Short-handed Capitals Fall Short in Overtime
Sunday, November 19, 2006
BOSTON, Nov. 18 -- The Washington Capitals limped into TD Banknorth Garden missing three of their four top scorers and a defenseman. They were also playing for the second night in a row.
It had all the makings of a lopsided loss. It never materialized.
Instead, Alex Ovechkin and the undermanned Capitals gave the surging Boston Bruins all they could handle, before losing, 3-2, in overtime on a power-play goal by Glen Murray before 16,837.
Murray's wrist shot from the slot at 2 minutes 6 seconds of overtime clinched the Bruins' fourth consecutive victory and saddled the Capitals with their third straight defeat.
"It's not disappointing," Coach Glen Hanlon said. "When you're missing your captain and your top centerman and your third or fourth point getter, you'll take the point."
And the Capitals had Ovechkin and Brent Johnson to thank for putting them in position to earn it.
Ovechkin forced overtime with a power-play goal of his own at 16:59 of the third period. One of the league's best players in the clutch, the powerful left winger rifled a one-timer between Bruins goaltender Tim Thomas's skate and the near goal post.
But without Johnson, Ovechkin likely wouldn't have had that opportunity. The backup netminder kept the Capitals close all night, making 35 saves, including stopping a penalty shot by Marco Sturm midway through the third period.

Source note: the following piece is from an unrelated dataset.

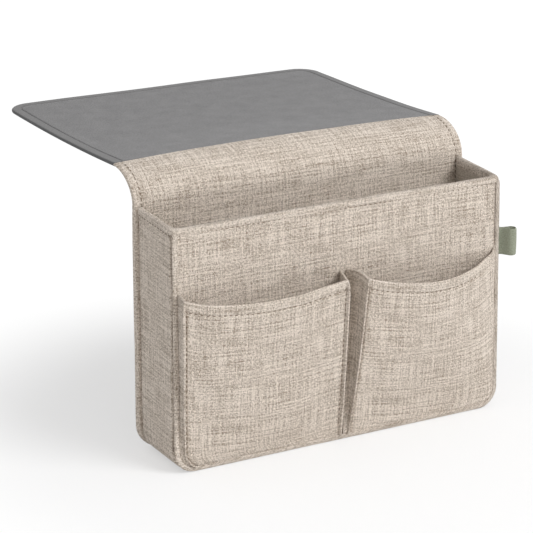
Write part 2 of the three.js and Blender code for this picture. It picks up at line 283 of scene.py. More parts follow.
def suede():
    """Soft grey faux suede: a short nap in drifting tones, with a fine grain."""
    nodes = Surface("suede", 0.85, 0.2)
    place = nodes.add("UVMap", uv_map="cloth").outputs[0]
    edge = nodes.add("Attribute", attribute_name="edge").outputs["Fac"]
    nap = nodes.noise(place, 60.0, 5.0, 0.65)
    grain = nodes.noise(place, 750.0, 4.0, 0.7)
    light = nodes.ramp(nodes.times(grain, 0.9, nodes.math("MULTIPLY", nap, 0.3)), 0.42, 0.78)
    face = nodes.mix(light, SUEDE_DARK, SUEDE_PALE)
    strip = nodes.mix(light, SUEDE_STRIP_DARK, SUEDE_STRIP_PALE)
    within = nodes.ramp(edge, FLAP_GROOVE_INSET - 0.4 * MM, FLAP_GROOVE_INSET + 0.2 * MM)
    # Painted shade: the rounded edge of the flap, which turns away from the light, is coloured darker
    flat = nodes.ramp(edge, 0.2 * MM, 1.5 * MM)
    colour = nodes.mix(flat, SUEDE_EDGE_SHADE, nodes.mix(within, strip, face))
    return nodes.finish(colour, grain, 0.2 * MM, 0.8)


def greyboard():
    """Pressed pulp board, flecked and slightly rough."""
    nodes = Surface("greyboard", 0.9)
    place = nodes.add("NewGeometry").outputs["Position"]
    fleck = nodes.noise(place, 700.0, 3.0, 0.6)
    total = nodes.times(nodes.noise(place, 60.0), 0.4, nodes.math("MULTIPLY", fleck, 0.6))
    colour = nodes.mix(nodes.ramp(total, 0.35, 0.65), BOARD_DARK, BOARD_PALE)
    return nodes.finish(colour, fleck, 0.1 * MM, 0.5)


def thread():
    """Twisted sewing thread, dark partly by its own colour and partly by painted shade of the sunk stitches.
    """
    nodes = Surface("thread", 0.7, 0.2)
    strand = nodes.noise(nodes.add("NewGeometry").outputs["Position"], 2600.0)
    dark, pale = [tuple(min(c * tone, 1.0) for c in THREAD_AND_HOLE_SHADE_COLOUR) for tone in (0.7, 1.15)]
    return nodes.finish(nodes.mix(nodes.ramp(strand, 0.35, 0.65), dark, pale), strand, 0.1 * MM, 0.6)


LINEN = woven("linen", LINEN_PALE, LINEN_DARK, 0.95 * MM)
LINING = woven("lining", LINING_SHADED_PALE, LINING_SHADED_DARK, 0.8 * MM, slub=0.8)
GRIP = woven("grip_cloth", GRIP_PALE, GRIP_DARK, 1.6 * MM, slub=0.3)
WEBBING = woven("webbing", SAGE_PALE, SAGE_DARK, 0.7 * MM, slub=0.4)
SUEDE = suede()
GREYBOARD = greyboard()
THREAD = thread()


# Mesh helpers
def spread(start, end, step):
    """Even values from start to end, about a step apart."""
    count = max(1, round(abs(end - start) / step))
    return [start + (end - start) * i / count for i in range(count + 1)]


def merged(values, least=0.15 * MM):
    """The values in order, without those that lie on the one before."""
    kept = []
    for value in sorted(values):
        if not kept or value - kept[-1] > least:
            kept.append(value)
    return kept


def running(points):
    total, lengths = 0.0, [0.0]
    for a, b in zip(points, points[1:]):
        total += (b - a).length
        lengths.append(total)
    return lengths


def mesh_object(name, vertices, faces, corners, material):
    """A mesh with its UV map in metres, one pair of corners for each corner of each face."""
    mesh = bpy.data.meshes.new(name)
    mesh.from_pydata(vertices, [], faces)
    layer = mesh.uv_layers.new(name="cloth")
    layer.data.foreach_set("uv", [value for face in corners for pair in face for value in pair])
    mesh.shade_smooth()
    mesh.set_sharp_from_angle(angle=radians(50))
    mesh.materials.append(material)
    obj = bpy.data.objects.new(name, mesh)
    bpy.context.scene.collection.objects.link(obj)
    return obj


def loft(name, rings, material, middle=(0, 0), turned=False):
    """Closed body through closed rings of points, all of one even length, with flat ends.
    The cloth's coordinates are counted from the middle (ring, point); turned swaps them."""
    count, last = len(rings[0]), len(rings) - 1
    around = [running([*ring, ring[0]]) for ring in rings]
    along = [running([ring[i % count] for ring in rings]) for i in range(count + 1)]

    def at(k, i):
        u = around[k][i] - around[k][middle[1]]
        v = along[i][k] - along[i][middle[0]]
        return (v, u) if turned else (u, v)

    quads = [[(k, i), (k, i + 1), (k + 1, i + 1), (k + 1, i)] for k in range(last) for i in range(count)]
    for i in range(count // 2 - 1):
        a, b = i, count - 1 - i
        quads.append([(0, a + 1), (0, a), (0, b), (0, b - 1)])
        quads.append([(last, a), (last, a + 1), (last, b - 1), (last, b)])
    vertices = [point for ring in rings for point in ring]

    def volume():
        total = 0.0
        for quad in quads:
            p = [vertices[k * count + i % count] for k, i in quad]
            total += p[0].dot(p[1].cross(p[2])) + p[0].dot(p[2].cross(p[3]))
        return total

    if volume() < 0:
        quads = [quad[::-1] for quad in quads]
    faces = [[k * count + i % count for k, i in quad] for quad in quads]
    corners = [[at(k, i) for k, i in quad] for quad in quads]
    return mesh_object(name, vertices, faces, corners, material)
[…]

Thomas, meantime, finished with 27 saves.
"Missing those guys, we knew we were missing some key guys, some skilled guys, guys who put the puck in the net," Johnson said. "But we were happy with who we had in the locker room."
Capitals forwards Dainius Zubrus, Chris Clark and Alexander Semin and defenseman Steve Eminger were out of the lineup with various injuries.
"When you go through injuries you hope it's not a guy who is averaging 17 or 18 minutes," Hanlon said before the game. "You've taken three players off your power play and one player off the penalty kill. And we didn't have a day to practice."
"But all teams go through it," he added. "And this is our turn."